The technology-heavy Nasdaq Composite Index finally hit a new record high in April, eclipsing the old record set 15 years ago in 2000. Naturally, when historic peaks are hit, bubble talk starts to circulate. However, Franklin Equity Group’s J.P. Scandalios says the market and economic environment today are quite different from how it was in the late 1990s, when everyone seemed to be chasing anything “dot com” on pure speculation. He believes the long-term outlook is positive for the tech sector (and related areas like biotech), and says valuations still appear reasonable. In fact, low valuations have contributed to a wave of merger and acquisition (M&A) activity in the space, which he expects could continue to fuel investor interest.
We believe the multiyear outlook for the information technology (IT) sector looks favorable for a number of reasons. Select, well-positioned technology companies appear fundamentally sound, with attractive secular growth prospects. And, from a valuation standpoint, the IT sector is among the most attractive in the S&P 500 Index when growth is taken into account (as illustrated below). The low price being asked for growth in the sector has not gone unnoticed, even among IT companies themselves. Many technology companies have large amounts of cash on corporate balance sheets and have shown an increasing willingness to return cash to shareholders. That being the case, we expect to see ongoing opportunities for continued mergers and acquisitions (M&A) that could serve to consolidate and strengthen the IT sector.
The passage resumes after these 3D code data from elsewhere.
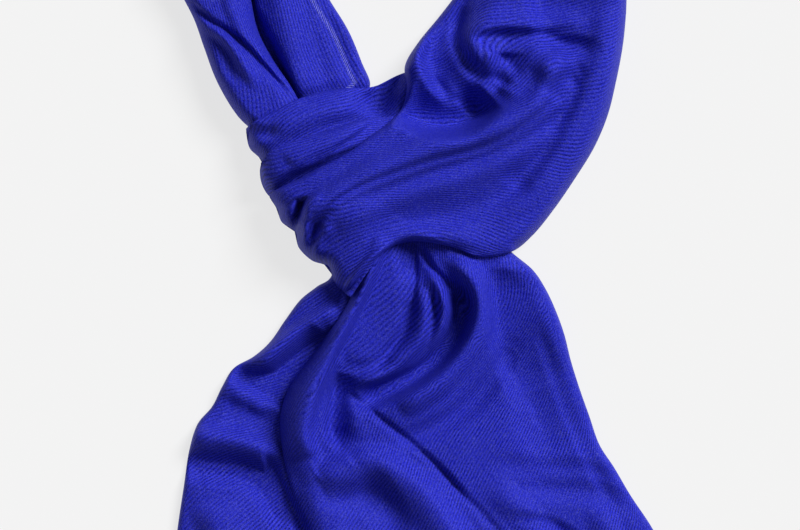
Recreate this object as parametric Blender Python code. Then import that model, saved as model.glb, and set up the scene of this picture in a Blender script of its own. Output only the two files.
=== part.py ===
"""A pashmina shawl: one woven rectangle, folded in half across its length, taken round a neck and tied by
pulling both ends through the bight. It is laid flat, with the neck loop towards +Y and the ends towards -Y.

The stretches that show are stacked in height. Each is a solid between two edge curves, with a flat underside
where it rests, and it is hollowed where it lies on another stretch. The tables are in millimetres from the
middle of the knot; the objects are in metres.
"""

from collections import namedtuple

import bpy
import bmesh
import numpy as np

MM = 0.001
KNOT_X, KNOT_Y = -13.0, -45.0  # the middle of the knot, from the middle of the shawl's footprint
SEAM_GAP = 0.34  # between two nodes of one run of cloth
LAYER_GAP = 0.30  # between a layer and the one that lies on it
RIM = 1.5  # a folded edge where it lies down: two thicknesses of cloth
THINNEST = 3.0  # the least height of cloth over a lower layer
CLOTH_BLUR = 2.8  # the narrowest crease in these solids
FULLNESS = 1.3  # how much fuller the folds stand than their tables say
FADE_LENGTH = 16.0  # a fold runs out over this length, or over a share of a short one
RASTER = 0.5  # the step at which one layer feels for the one beneath
SETTLE_TURNS = 5  # how many times a layer settles on the one beneath
HEM_PLIES = 3  # the plies of a tail that part at its hem
HEM_STAGGER = 7.0  # from the end of one ply to the end of the next
TIP_REACH = 2.6  # the number of sections over which a stretch takes the shape of its tip

# Across a stretch, edge a is the one towards the neck opening or the left, edge b the one opposite.
Section = namedtuple("Section", "a_x a_y b_x b_y a_height b_height")
# lip: the share of the height that the rolled edge takes, within roll mm; the rest comes within rise mm.
Edge = namedtuple("Edge", "lip roll rise")
# A ridge (height over 0) or trough (under 0) along a route, with its half-width on each side of the route.
Fold = namedtuple("Fold", "height left right route")
Run = namedtuple("Run", "sections edge_a edge_b start end tip folds")
# first and last count sections of the run; below names the nodes that this one lies on.
Node = namedtuple("Node", "name run first last rows columns below")

ROUND_SIDE = Edge(0.80, 15.0, 26.0)
LAID_FOLD = Edge(0.60, 4.0, 13.0)
DEEP_ROLL = Edge(0.75, 10.0, 20.0)
THIN_SIDE = Edge(0.50, 4.0, 24.0)
HIDDEN = None  # no rounding: this side is under another stretch
HEM = "hem"

# Up the left of the neck opening, round the back of the neck, down the right and across the knot.
OUTER_SECTIONS = [
    Section(-50, 80, -70, 64, 22, 20),
    Section(-58, 94, -85, 78, 25, 22),
    Section(-66, 108, -98, 90, 25, 23),
    Section(-76, 123, -110, 110, 26, 24),
    Section(-85, 140, -118, 131, 26, 24),
    Section(-89, 157, -124, 148, 26, 24),
    Section(-91, 173, -133, 166, 26, 24),
    Section(-90, 188, -139, 184, 26, 24),
    Section(-84, 206, -141, 206, 26, 24),
    Section(-72, 224, -134, 241, 27, 24),
    Section(-50, 239, -110, 283, 28, 24),
    Section(-25, 244, -60, 313, 28, 24),
    Section(0, 246, 0, 322, 28, 25),
    Section(28, 241, 64, 312, 28, 25),
    Section(47, 227, 114, 279, 28, 26),
    Section(55, 206, 137, 228, 28, 27),
    Section(49, 184, 140, 194, 28, 28),
    Section(37, 167, 137, 170, 28, 28),
    Section(24, 150, 136, 150, 29, 28),
    Section(11, 134, 134, 131, 31, 29),
    Section(3, 120, 130, 110, 36, 30),
    Section(4, 106, 125, 90, 39, 29),
    Section(1, 94, 117, 71, 41, 28),
    Section(-8, 84, 106, 53, 41, 28),
    Section(-18, 77, 93, 34, 40, 28),
    Section(-28, 69, 80, 18, 40, 28),
    Section(-38, 63, 67, 8, 40, 28),
    Section(-48, 58, 48, 5, 40, 30),
    Section(-57, 53, 30, 11, 40, 34),
    Section(-66, 49, 8, 14, 38, 38),
    Section(-72, 46, -8, 9, 36, 38),
    Section(-76, 44, -19, -4, 32, 34),
    Section(-78, 41, -29, -19, 28, 30),
]
NECK_FROM, NECK_MIDDLE, NECK_TO = 6, 12, 17  # the sections between the nodes of that run
WRAP_TIP = [
    (-78, 41), (-74, 34), (-71, 26), (-63, 20), (-61, 11), (-53, 3), (-43, -1), (-38, -12), (-29, -19),
]
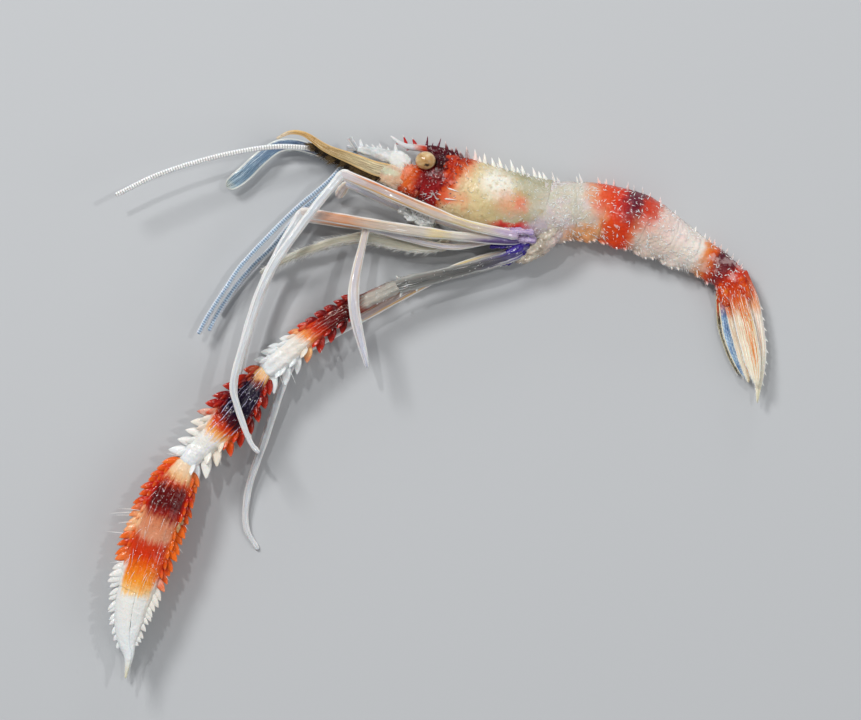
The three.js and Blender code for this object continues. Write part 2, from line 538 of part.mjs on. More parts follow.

Secular Themes Support Technology Companies
There are several secular themes in the global economy that we think look supportive of the tech sector. There are multiple examples of new technology underpinning developments that have led to earnings and cash flow growth for innovators. Lately, we have been looking at new potential opportunities linked to network security, wireless data growth, SSDs (solid-state hard drives) in servers and notebooks, the proliferation of e-commerce, the “Internet of things,” LED light bulbs, the adoption of SaaS (software-as-a-service) products, and 3D printing. A recent hot topic in the sector is transaction security, and we are also looking at firms that can benefit from the shift away from old magnetic strip credit cards to NFC (near field communications) and chip-and-pin based cards as well as the upgrade to payment terminals that use these technologies.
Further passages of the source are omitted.